Pine Bluff voters apparently approved tax millage increases that will enhance the pension funds for retired police officers and firefighters.

Ed.'s Note at 3 p.m. Wednesday (with 100 percent) precincts reporting — Both millages were approved by voters. Police Pension: 3,921 For/2,575 Against. Fire Pension: 3,757 For/2,831 Agaist.

•••

Pine Bluff voters apparently approved tax millage increases that will enhance the pension funds for retired police officers and firefighters.

The returns from Tuesday’s special election are unofficial. With 94 of 112 precincts reporting, results show:

• The measure to benefit police officers was accepted by 3,169 to 2,413, a percentage difference of 57 to 43.

• The measure supporting fire fighters was approved by 3,302 to 2,196, a percentage difference of 60 to 40.

Both pension funds will be raised by two one-hundredths of a cent for each fund, raising the rate to one mill. The increase will cost the owner of a home with an assessed value of $75,000 a total of $6 more per year than what they’re currently paying.

The police pension fund was created in 1941 and the fireman’s pension fund was created in 1947. In 1983, the state created a statewide pension fund for police and firefighters, but those who served before then are paid only by the city’s funds, which are being depleted.

“I’m delighted and very thankful to the people of Pine Bluff,” retired Fire Chief Eddie Lunsford said late Tuesday night. “They saw that we had a need and they came through for us. That makes us feel good.”

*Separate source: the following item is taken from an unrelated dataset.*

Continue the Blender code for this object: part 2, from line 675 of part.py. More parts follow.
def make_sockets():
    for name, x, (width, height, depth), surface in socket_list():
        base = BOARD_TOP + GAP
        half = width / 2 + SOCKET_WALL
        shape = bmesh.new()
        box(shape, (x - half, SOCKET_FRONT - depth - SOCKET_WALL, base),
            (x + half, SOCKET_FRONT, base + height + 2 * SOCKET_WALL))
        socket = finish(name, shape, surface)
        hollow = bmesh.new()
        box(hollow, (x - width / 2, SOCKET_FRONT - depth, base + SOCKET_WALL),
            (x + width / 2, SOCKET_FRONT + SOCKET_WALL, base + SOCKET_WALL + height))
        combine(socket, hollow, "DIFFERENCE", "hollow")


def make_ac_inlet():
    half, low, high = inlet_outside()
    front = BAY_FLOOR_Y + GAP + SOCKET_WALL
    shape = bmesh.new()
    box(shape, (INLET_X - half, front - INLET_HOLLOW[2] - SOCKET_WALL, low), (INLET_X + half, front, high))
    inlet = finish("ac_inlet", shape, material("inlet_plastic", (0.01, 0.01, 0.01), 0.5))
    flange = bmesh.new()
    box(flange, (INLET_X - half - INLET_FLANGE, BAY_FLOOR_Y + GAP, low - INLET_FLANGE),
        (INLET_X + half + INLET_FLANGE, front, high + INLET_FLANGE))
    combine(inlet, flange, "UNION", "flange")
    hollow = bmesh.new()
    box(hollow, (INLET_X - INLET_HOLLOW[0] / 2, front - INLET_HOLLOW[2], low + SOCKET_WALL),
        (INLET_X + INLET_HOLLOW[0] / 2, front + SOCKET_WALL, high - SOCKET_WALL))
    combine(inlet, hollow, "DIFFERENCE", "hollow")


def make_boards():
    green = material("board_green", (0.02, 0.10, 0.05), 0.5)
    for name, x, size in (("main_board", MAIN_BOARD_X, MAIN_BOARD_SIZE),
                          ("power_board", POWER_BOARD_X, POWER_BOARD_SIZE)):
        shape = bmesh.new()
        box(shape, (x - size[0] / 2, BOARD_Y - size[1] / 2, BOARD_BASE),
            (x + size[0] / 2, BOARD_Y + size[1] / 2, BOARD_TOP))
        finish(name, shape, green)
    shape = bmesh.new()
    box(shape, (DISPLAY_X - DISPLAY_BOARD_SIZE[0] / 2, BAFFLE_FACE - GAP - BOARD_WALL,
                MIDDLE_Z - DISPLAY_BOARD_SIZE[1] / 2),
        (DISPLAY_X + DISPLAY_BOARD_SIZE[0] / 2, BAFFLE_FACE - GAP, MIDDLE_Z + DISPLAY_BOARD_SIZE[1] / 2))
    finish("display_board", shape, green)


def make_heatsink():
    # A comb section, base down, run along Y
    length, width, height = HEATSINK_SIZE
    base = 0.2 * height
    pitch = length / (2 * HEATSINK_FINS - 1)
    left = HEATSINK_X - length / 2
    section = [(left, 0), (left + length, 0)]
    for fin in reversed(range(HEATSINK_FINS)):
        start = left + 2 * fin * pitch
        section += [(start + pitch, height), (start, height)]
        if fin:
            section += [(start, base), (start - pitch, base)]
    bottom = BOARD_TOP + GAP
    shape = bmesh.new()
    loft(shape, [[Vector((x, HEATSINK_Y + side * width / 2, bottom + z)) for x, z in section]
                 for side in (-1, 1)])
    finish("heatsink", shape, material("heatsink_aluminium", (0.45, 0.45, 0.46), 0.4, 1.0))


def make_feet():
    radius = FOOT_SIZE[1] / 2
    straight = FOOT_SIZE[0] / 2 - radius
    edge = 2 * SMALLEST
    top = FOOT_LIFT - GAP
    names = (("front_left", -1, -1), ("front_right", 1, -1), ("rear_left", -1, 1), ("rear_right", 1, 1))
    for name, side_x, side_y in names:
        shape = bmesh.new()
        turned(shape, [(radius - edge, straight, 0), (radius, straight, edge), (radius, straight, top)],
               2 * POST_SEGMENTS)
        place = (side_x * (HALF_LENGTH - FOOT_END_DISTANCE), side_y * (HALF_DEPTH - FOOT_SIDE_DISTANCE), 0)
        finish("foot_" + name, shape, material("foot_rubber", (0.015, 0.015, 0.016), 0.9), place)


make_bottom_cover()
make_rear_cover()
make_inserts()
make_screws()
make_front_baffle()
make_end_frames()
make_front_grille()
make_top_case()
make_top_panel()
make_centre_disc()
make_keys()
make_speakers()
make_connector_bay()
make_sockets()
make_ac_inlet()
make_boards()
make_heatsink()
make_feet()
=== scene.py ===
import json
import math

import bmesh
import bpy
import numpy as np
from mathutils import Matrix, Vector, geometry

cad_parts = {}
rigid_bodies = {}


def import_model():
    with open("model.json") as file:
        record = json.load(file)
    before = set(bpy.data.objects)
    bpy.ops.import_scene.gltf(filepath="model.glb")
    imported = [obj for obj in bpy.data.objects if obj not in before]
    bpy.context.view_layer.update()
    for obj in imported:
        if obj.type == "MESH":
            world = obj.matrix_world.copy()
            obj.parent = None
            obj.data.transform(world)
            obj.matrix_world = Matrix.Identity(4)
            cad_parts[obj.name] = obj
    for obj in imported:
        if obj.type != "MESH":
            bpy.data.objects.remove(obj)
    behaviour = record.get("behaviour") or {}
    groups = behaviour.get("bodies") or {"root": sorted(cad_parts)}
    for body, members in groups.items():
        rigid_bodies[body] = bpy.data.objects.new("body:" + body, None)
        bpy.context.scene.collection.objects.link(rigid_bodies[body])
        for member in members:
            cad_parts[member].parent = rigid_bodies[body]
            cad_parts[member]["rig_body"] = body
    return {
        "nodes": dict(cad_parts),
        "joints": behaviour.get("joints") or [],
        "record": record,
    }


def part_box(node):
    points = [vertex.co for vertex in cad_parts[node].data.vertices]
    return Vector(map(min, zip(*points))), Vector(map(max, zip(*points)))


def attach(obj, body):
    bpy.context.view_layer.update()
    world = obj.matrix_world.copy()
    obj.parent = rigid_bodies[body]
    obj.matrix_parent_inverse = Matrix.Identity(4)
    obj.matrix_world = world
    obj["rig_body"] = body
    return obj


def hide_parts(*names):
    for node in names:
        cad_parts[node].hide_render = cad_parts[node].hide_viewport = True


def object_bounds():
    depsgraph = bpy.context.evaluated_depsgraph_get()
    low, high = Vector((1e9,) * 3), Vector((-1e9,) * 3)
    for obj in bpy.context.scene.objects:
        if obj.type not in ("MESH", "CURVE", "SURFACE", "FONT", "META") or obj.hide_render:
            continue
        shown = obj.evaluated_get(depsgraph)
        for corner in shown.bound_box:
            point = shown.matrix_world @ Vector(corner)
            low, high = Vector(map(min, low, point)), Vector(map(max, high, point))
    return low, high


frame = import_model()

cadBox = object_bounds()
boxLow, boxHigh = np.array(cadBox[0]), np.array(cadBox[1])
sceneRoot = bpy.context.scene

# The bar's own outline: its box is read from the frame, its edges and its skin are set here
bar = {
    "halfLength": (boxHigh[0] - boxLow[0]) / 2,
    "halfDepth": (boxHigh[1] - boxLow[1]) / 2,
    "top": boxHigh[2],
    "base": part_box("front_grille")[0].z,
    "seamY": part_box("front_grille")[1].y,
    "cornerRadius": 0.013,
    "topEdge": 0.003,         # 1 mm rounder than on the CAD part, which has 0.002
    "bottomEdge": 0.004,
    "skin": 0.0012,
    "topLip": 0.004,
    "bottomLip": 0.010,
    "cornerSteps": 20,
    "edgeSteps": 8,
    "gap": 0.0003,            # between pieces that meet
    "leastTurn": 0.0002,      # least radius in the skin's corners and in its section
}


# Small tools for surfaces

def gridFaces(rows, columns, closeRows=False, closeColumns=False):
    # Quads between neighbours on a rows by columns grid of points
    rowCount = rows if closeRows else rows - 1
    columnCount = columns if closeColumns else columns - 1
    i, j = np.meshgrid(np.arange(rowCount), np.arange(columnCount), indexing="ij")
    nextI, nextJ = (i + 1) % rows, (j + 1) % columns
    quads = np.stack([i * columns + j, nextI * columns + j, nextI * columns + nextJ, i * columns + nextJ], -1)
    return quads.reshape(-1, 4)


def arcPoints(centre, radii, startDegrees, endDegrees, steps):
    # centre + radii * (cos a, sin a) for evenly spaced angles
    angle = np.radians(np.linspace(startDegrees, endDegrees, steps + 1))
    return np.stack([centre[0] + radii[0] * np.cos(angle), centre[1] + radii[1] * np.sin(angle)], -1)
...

According to Pine Bluff Finance Director Miller, the Arkansas Pension Review Board projects that the fireman’s pension fund would have been insolvent and unable to pay benefits in under 10 years, and the police pension fund was also declining in value. Pine Bluff is not alone in that situation as Miller said other cities are also facing the problem.

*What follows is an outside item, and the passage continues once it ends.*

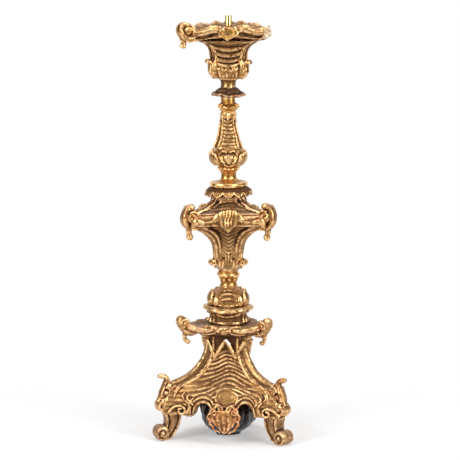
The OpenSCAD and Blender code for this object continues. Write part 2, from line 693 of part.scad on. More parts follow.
// Cup of six leaves whose tips stand out
module leaf_cup() {
    r = leaf_cup_r;
    outline = [[r * 0.55, 0, 0], [r * 0.78, 0.14, 0.6], [r * 0.92, 0.38, 1], [r * 0.96, 0.65, 1.2],
        [r * 0.93, 0.85, 1.6], [r - 1.5, 1, 1.5], [r * 0.82, 1, 0.5]];
    leaves = 6;
    color(gold) difference() {
        loft([for (e = outline) lobed_ring(e[0], z_leaf_cup + leaf_cup_h * e[1], leaves, e[2])]);
        dowel_hole(roof_dowel);
        dowel_hole(baluster_dowel);
    }
}

// Three-sided baluster with rippled faces
module baluster() {
    steps = 3 * baluster_ribs;
    r0 = baluster_r;
    color(gold) difference() {
        loft([for (i = [0:steps]) let (t = i / steps, m = min(1, i / 2) * min(1, (steps - i) / 3),
                r = lookup(t, [[0, r0], [0.1, r0 * 0.95], [0.25, r0 * 0.78], [0.5, r0 * 0.62],
                    [0.7, neck_r + 0.4], [1, neck_r]]))
            tri_ring(r * 0.94, r * 0.3, z_baluster + baluster_h * t, b = 0.9 * (ripple(i) - 1) * m,
                c = r * 0.14, dz = -m, n = 3)]);
        dowel_hole(baluster_dowel);
        dowel_hole(cup_dowel);
    }
}

module astragal() {
    h = astragal_h;
    r = neck_r;
    bead = h * 0.14;
    color(gold) difference() {
        turned(concat([[0, 0], [r, 0], [r + 1.5, h * 0.1]],
            arc(astragal_r - bead, h * 0.35, bead, bead, -90, 90, 7),
            [[r + 1, h * 0.54], [r, h * 0.65], [r, h], [0, h]]));
        translate([0, 0, -z_astragal]) dowel_hole(cup_dowel);
    }
}

module small_collar() {
    r = small_collar_r;
    outline = [[neck_r, 0, 0, 0], [r * 0.75, 0.16, 0.6, -0.6], [r - 1, 0.36, 1, -0.9],
        [r * 0.88, 0.6, 0.8, 0], [r * 0.66, 0.88, 0, 0], [neck_r + 1, 1, 0, 0]];
    lobes = 8;
    color(worn_gold) difference() {
        loft([for (e = outline)
            lobed_ring(e[0], z_small_collar + small_collar_h * e[1], lobes, e[2], e[3], n = 4 * lobes)]);
        dowel_hole(cup_dowel);
    }
}

// Corner of the cup at the share t of its height: a round bowl, then ribs that spread to the tray
function cup_r(t) = lookup(t, [[0.39, bowl_r], [0.5, bowl_r * 0.93], [0.68, bowl_r * 0.86],
    [0.84, bowl_r * 0.96], [0.92, bowl_r * 1.17], [0.96, (bowl_r * 1.17 + cup_corner_r) / 2],
    [1, cup_corner_r]]);

module cup() {
    steps = 3 * cup_ribs;
    first = 0.46;
    profile = [[neck_r / bowl_r, 0], [neck_r / bowl_r, 0.15], [0.5, 0.175], [0.76, 0.225],
        [0.95, 0.3], [1, 0.39]];
    bowl = [for (e = profile) round_ring(bowl_r * e[0], z_cup + cup_h * e[1])];
    ribs = [for (i = [0:steps]) let (t = first + (1 - first) * i / steps,
            m = min(1, i / 2) * min(1, (steps - i) / 3))
        tri_ring(cup_r(t), lookup(t, [[first, bowl_r * 0.36], [1, tray_half_w]]), z_cup + cup_h * t,
            b = 2.2 * (ripple(i) - 1) * m, c = 3 * (1 - i / steps), dz = -2 * m)];
    color(dark_gold) difference() {
        loft(concat(bowl, ribs));
        dowel_hole(cup_dowel);
        tail_hole();
    }
}

// Small outward scroll on the cup's shoulder
module cup_scroll(a) {
    t = cup_scroll_t;
    r = cup_r(0.46) + seat_gap + t * flat_side;
    z = z_cup + cup_h * 0.47;
    path = [[r + t * 0.5, z - 3.4 * t], [r + t * 0.3, z - 1.8 * t], [r, z], [r, z + t],
        [r + t * 0.8, z + 2 * t], [r + t * 2, z + 2.3 * t], [r + t * 2.8, z + 1.3 * t]];
    color(gold) scroll(a, path, [[0, t * 0.6], [0.34, t], [0.5, t], [0.8, t * 0.9], [1, t * 0.6]],
        [[0, t], [0.4, t * 2], [1, t * 1.3]]);
}

// Tray: three corner seats, a rolled wavy rim and a flat top
module tray() {
    cd = tray_corner_r;
    w = tray_half_w;
    t = tray_t;
    lip = (t + tray_lip) / t;
    edge = [[-6, 0.2, -6, 0, 0], [0, 0.32, -5, 1, 0], [0, 0.6, -1, 1.5, 0.4], [0, 0.85, 0, 2, 0.8],
        [0, lip, -2, 2, 1], [-5, lip, -3, 2, 1], [-7, 1, -4, 2, 0]];
    color(worn_gold) difference() {
        loft(concat([tri_ring(cup_corner_r, w, z_tray, b = -2, n = 9)],
            [for (e = edge) tri_ring(cd + e[0], w, z_tray + t * e[1], b = e[2], v = e[3],
                dz = -rim_rise / 2 * e[4], n = 9, up = [0, rim_rise * e[4], rim_rise * e[4]])]));
        tail_hole();
    }
}

// Ear at a tray corner, with a drop that ends in a ball
module tray_ear(a) {
    t = tray_ear_t;
    r = tray_corner_r + seat_gap + t * flat_side;
    z = z_tray;
    h = tray_t;
    path = [[r + 9, z - 8.5], [r + 8.5, z - 5.5], [r + 5.5, z - 1], [r, z + h * 0.35], [r, z + h * 0.6],
        [r, z + h * 0.8], [r + 6, z + h], [r + 13.5, z + h + 3], [r + 12, z + h + 8], [r + 5, z + h + 9.5]];
    color(gold) scroll(a, path,
        [[0, t * 0.4], [0.11, t * 0.75], [0.22, t * 0.5], [0.33, t], [0.56, t], [0.7, t * 0.7],
            [0.9, t * 0.7], [1, t * 0.4]],
        [[0, t * 0.4], [0.11, t * 0.8], [0.22, t * 0.6], [0.4, t * 1.2], [0.7, t * 1.4], [0.88, t * 1.2],
            [1, t * 0.7]]);
}

// Worn ear of which only the seat is left
module worn_tray_ear(a) {
    t = tray_ear_t * 0.55;
    r = tray_corner_r + seat_gap + t * flat_side;
    z = z_tray;
    h = tray_t;
    path = [[r, z + h * 0.35], [r, z + h * 0.5], [r, z + h * 0.7], [r, z + h * 0.85],
        [r - 1, z + h * 0.98]];
    color(gold) scroll(a, path, [[0, t * 0.6], [0.25, t], [0.75, t], [1, t * 0.5]],
        [[0, t], [0.3, t * 2], [0.75, t * 2], [1, t * 1.2]]);
}

module rim_tongue(a) {
    f = face_distance(tray_corner_r, tray_half_w) + 2 + seat_gap;
    color(gold) shell(a, f, z_top + 4, tongue_len, 36, 3, 6, hinge = 0.2);
}

// Hole for the tube's tail, through the tray and into the cup
module tail_hole() {
    translate([0, 0, z_top - tube_tail - fit_gap])
        cylinder(r = tube_bore_r + 0.6 + fit_gap, h = tube_tail + tube_out, $fn = fine);
}

// Brass tube: its full-width part stands on the tray and its thinner tail sits in the wood
module brass_tube() {
    color("#b5893c") difference() {
        union() {
            translate([0, 0, z_top]) cylinder(r = tube_r, h = tube_out, $fn = fine);
            translate([0, 0, z_top - tube_tail]) cylinder(r = tube_bore_r + 0.6, h = tube_tail, $fn = fine);
        }
        translate([0, 0, z_top - tube_tail - 1])
            cylinder(r = tube_bore_r, h = tube_tail + tube_out + 2, $fn = fine);
    }
}

module dowels() {
    color("#b08a5c") for (d = [base_dowel, collar_dowel, bulb_dowel, roof_dowel, baluster_dowel, cup_dowel])
        translate([0, 0, d[0]]) cylinder(r = d[2], h = d[1] - d[0], $fn = fine);
}

// Soft bag: lobed and pointed at the bottom, with its neck gathered into the hole in the pedestal
module ballast_bag() {
    h = z_core - bag_floor_gap;
    shape = [[0, 0.2], [0.04, 0.4], [0.14, 0.72], [0.28, 0.96], [0.42, 1], [0.56, 0.94], [0.7, 0.76],
        [0.82, 0.5]];
    neck = [for (z = [z_core - 4, z_core + bag_neck_in]) lobed_ring(bag_neck_r, z, 5, n = 20)];
    color("#302925") loft(concat([for (p = shape)
        lobed_ring(bag_r * p[1], bag_floor_gap + h * p[0], 5, bag_r * p[1] * 0.05, n = 20)], neck));
}

foot(front_left + base_turn);  // foot_front_left
foot(front_right + base_turn);  // foot_front_right
foot(rear + base_turn);  // foot_rear
base_core();
console(front_left + base_turn);  // console_front_left
console(front_right + base_turn);  // console_front_right
console(rear + base_turn);  // console_rear
knee_scroll(front_left + base_turn);  // knee_scroll_front_left
knee_scroll(front_right + base_turn);  // knee_scroll_front_right
knee_scroll(rear + base_turn);  // knee_scroll_rear
apron(face_front + base_turn);  // apron_front
apron(face_right + base_turn);  // apron_right
apron(face_left + base_turn);  // apron_left
apron_shell(face_front + base_turn);  // apron_shell_front
apron_shell(face_right + base_turn);  // apron_shell_right
apron_shell(face_left + base_turn);  // apron_shell_left
lambrequins();
platform();
platform_scroll(front_left + base_turn);  // platform_scroll_front_left
platform_scroll(front_right + base_turn);  // platform_scroll_front_right
platform_scroll(rear + base_turn);  // platform_scroll_rear
socle();
lower_collar();
leaf_bulb();
translate([0, 0, z_ring]) ring_neck();
knop_body();
knop_volute(front_left);  // knop_volute_front_left
knop_volute(front_right);  // knop_volute_front_right
knop_volute(rear);  // knop_volute_rear
knop_ear(front_left);  // knop_ear_front_left
knop_ear(front_right);  // knop_ear_front_right
knop_ear(rear);  // knop_ear_rear
cartouche(face_front);  // cartouche_front
cartouche(face_right);  // cartouche_right
cartouche(face_left);  // cartouche_left
knop_roof();
scalloped_collar();
translate([0, 0, z_disc]) turned_disc();
translate([0, 0, z_stem_neck]) stem_neck();
leaf_cup();
baluster();
translate([0, 0, z_astragal]) astragal();
small_collar();
cup();
cup_scroll(front_left);  // cup_scroll_front_left
cup_scroll(front_right);  // cup_scroll_front_right
cup_scroll(rear);  // cup_scroll_rear
tray();
tray_ear(front_left);  // tray_ear_front_left
worn_tray_ear(front_right);  // tray_ear_front_right
worn_tray_ear(rear);  // tray_ear_rear
rim_tongue(face_front);  // rim_tongue_front
rim_tongue(face_right);  // rim_tongue_right
rim_tongue(face_left);  // rim_tongue_left
brass_tube();
dowels();
ballast_bag();
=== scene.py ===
import math

import bpy
import numpy as np
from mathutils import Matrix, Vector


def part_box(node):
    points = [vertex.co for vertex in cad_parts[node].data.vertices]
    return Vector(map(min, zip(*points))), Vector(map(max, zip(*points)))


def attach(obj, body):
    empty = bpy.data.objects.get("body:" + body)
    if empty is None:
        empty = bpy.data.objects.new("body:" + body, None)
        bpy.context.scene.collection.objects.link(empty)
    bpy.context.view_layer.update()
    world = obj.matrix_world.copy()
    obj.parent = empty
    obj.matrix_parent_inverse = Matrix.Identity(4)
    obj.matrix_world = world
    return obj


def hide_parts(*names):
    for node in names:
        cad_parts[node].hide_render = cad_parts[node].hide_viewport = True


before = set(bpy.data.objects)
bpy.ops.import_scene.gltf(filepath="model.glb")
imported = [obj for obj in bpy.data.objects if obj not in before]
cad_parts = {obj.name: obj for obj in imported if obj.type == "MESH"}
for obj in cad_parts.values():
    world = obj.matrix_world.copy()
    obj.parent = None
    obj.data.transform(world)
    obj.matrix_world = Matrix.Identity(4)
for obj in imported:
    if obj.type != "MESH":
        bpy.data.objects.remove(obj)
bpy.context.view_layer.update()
scene = bpy.context.scene

# ---------------------------------------------------------------- camera
# The photograph's frame is square. The stand's axis falls on one of its columns.
FRAME_PX, AXIS_PX, FOCAL_PX = 460, 228.4, 2928
CAM_DISTANCE, CAM_HEIGHT, CAM_PITCH = 4.43, 1.05, 9.35
SENSOR = 36.0


def add_object(name, data):
    obj = bpy.data.objects.new(name, data)
    scene.collection.objects.link(obj)
    return obj


camera = add_object("camera", bpy.data.cameras.new("camera"))
camera.data.sensor_width = SENSOR
camera.data.lens = FOCAL_PX * SENSOR / FRAME_PX
camera.data.shift_x = (FRAME_PX / 2 - AXIS_PX) / FRAME_PX
camera.location = (0, -CAM_DISTANCE, CAM_HEIGHT)
camera.rotation_euler = (math.radians(90 - CAM_PITCH), 0, 0)
scene.camera = camera
scene.view_settings.view_transform = "Standard"

# ---------------------------------------------------------------- directions, in degrees, and grain
MM = 0.001
BASE_TURN = -10.5
REAR, LEFT, RIGHT = 90, 210, 330
FRONT_FACE, RIGHT_FACE = 270, 30
CORNERS = {"rear": REAR, "front_left": LEFT, "front_right": RIGHT}
FACES = {"front": FRONT_FACE, "right": RIGHT_FACE, "left": 150}
BASE_CORNERS = {name: a + BASE_TURN for name, a in CORNERS.items()}
BASE_FACES = {name: a + BASE_TURN for name, a in FACES.items()}
SIDES = (-1, 1)
UP = (0, 0, 1)
VOXEL, FINE_VOXEL = 1.0, 0.8
WARP, WARP_LUMP = 3.0, 21
DENT, FINE_DENT = 9, 3.1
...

Additionally, Mayor Carl A. Redus Jr. had pointed out that federal law does not allow those retired police and firefighters to receive Social Security because they are covered by local pension plans and any Social Security they receive would be the result of having worked other jobs.

Currently, there are 79 retired police officers or their surviving spouses receiving checks from the police pension fund and 73 retired firefighters or their surviving spouses receiving checks from the firemen’s pension fund.

“This is just a bandage,” Lunsford said of the millage increase. “It won’t take care of our total crisis, but it shows the state we’re willing to make something happen on our own. No one will help you if you’re not willing to help yourself. We’ll be asking the state to help us.”

Lunsford said he and retired police Captain Lee Hurd wanted to express their appreciation to Redus, the city council and assorted civic groups for their promotion and support of the measures.